What the Bush administration never realized, what it refused to hear as it was launching its blitzkrieg on Iraq, was that Saddam was the only thing standing between Iraq and disintegration into the kind of sectarian madness that now makes the Saddam reign look, for all its brutality, almost benign in comparison. Its reality-show components aside, its playing into year-end festivities to go along with New Year celebrations and Islam's Eid el-Adha, Saddam's death is as irrelevant now as his reign through the 1990s had been, as his capture and trial had been to the Iraqis in the streets. They’re past the Saddam reign. They have other accounts to settle, and they’re settling them. The war will continue to rage in Iraq, indifferent to a single man’s hanging (when hundreds of men, women and children are slaughtered without so much as notice in neighborhood gossip).

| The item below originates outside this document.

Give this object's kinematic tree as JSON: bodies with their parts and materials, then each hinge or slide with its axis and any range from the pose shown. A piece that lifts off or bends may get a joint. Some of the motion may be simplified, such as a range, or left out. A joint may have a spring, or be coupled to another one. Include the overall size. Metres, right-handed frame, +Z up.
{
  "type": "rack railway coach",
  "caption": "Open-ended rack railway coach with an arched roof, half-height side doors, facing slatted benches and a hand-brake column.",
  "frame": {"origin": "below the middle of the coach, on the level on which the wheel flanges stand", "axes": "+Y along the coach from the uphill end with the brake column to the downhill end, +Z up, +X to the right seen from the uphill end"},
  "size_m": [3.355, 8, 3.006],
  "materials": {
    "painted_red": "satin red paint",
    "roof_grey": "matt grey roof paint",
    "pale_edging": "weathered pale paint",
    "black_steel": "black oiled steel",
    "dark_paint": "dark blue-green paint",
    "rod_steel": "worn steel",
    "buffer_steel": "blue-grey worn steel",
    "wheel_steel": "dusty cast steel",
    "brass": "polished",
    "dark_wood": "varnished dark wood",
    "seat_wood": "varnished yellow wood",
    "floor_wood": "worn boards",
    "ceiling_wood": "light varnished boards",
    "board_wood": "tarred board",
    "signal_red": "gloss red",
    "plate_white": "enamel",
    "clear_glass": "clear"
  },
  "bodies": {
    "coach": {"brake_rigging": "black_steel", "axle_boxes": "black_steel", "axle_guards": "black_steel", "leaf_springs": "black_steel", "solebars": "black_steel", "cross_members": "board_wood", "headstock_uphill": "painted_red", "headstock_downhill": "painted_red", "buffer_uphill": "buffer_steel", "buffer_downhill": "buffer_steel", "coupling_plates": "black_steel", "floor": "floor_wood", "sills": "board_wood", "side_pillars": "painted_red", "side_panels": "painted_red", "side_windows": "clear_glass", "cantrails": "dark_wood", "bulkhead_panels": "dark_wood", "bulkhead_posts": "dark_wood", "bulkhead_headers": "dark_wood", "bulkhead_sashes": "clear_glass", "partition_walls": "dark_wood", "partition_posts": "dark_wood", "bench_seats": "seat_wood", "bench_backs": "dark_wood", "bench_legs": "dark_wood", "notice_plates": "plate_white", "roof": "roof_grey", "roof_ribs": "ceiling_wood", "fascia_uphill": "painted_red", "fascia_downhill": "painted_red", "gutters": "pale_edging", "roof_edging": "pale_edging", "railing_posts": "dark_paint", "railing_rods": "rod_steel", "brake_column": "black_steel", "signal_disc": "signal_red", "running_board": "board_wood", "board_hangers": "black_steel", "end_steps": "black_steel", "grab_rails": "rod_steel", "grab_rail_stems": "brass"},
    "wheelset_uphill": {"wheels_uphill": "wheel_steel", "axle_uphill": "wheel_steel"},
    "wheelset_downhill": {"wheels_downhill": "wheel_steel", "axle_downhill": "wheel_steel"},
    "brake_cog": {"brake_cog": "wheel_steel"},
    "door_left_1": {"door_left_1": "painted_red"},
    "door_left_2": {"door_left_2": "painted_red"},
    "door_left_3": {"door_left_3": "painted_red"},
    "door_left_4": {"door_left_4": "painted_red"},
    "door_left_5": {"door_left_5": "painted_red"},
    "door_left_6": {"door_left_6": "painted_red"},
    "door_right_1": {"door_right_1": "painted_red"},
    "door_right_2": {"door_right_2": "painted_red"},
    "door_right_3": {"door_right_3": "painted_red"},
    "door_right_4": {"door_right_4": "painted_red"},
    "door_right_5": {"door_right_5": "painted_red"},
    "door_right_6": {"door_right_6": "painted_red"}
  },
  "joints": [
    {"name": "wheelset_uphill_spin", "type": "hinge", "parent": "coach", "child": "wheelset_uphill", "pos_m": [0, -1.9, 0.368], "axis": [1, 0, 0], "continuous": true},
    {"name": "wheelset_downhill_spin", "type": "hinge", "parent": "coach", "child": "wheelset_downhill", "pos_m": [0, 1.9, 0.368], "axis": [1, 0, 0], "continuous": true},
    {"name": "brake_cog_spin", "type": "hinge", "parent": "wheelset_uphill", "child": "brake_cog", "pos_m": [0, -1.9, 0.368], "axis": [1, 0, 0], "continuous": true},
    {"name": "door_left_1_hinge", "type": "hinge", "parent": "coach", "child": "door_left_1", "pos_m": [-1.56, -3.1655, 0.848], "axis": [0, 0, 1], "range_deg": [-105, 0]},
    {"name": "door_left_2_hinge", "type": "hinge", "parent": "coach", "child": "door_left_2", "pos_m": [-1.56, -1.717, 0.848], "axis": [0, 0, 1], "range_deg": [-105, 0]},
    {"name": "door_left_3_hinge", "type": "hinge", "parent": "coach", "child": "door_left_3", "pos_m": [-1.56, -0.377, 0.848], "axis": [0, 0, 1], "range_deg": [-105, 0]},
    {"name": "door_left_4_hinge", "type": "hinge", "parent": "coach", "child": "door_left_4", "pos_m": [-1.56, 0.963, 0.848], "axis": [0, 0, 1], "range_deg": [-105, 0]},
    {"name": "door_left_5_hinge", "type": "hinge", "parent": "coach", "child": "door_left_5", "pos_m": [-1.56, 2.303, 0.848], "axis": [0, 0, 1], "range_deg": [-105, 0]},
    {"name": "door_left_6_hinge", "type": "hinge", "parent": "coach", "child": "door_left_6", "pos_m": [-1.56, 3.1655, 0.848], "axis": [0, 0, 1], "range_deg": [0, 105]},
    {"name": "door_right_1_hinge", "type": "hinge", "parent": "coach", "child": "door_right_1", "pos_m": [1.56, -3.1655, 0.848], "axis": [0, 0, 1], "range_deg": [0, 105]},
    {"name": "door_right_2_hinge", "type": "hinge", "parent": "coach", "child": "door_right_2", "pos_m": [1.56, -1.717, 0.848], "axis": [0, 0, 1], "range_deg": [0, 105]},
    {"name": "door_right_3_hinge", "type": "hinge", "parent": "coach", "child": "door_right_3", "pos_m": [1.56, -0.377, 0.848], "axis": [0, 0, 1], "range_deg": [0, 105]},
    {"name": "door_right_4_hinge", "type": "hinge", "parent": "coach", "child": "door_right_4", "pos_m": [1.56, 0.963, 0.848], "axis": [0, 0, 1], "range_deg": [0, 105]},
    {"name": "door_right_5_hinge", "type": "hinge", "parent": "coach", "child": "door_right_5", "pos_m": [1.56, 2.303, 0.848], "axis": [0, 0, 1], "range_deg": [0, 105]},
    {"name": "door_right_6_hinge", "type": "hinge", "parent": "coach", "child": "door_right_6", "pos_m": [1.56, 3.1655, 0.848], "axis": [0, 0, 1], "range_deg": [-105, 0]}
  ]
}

The embarrassment is in the United States, where the assassination is triggering its run of celebrants and false analysts (the false prophets of today), of frigged up hopes and unpresidential boasting. The dancing the in the street, the official boasting, the pompous Sunday-morning chat-show preachers--it all has the same feel as the morbid festivities that surrounded the execution of Timothy McVeigh in Terre Haute, Indiana, in May 2001. It's as infantile, and shameless, as scabrous in its glee for vengefulness. In this case it's entirely in keeping with the proud misreadings not only of the war in Iraq, but of America’s role in a Middle East that never forgives stupidity, and in a world that no longer believes in an America as a beacon for human rights, law and due process. The worst, in other words, may yet be to come.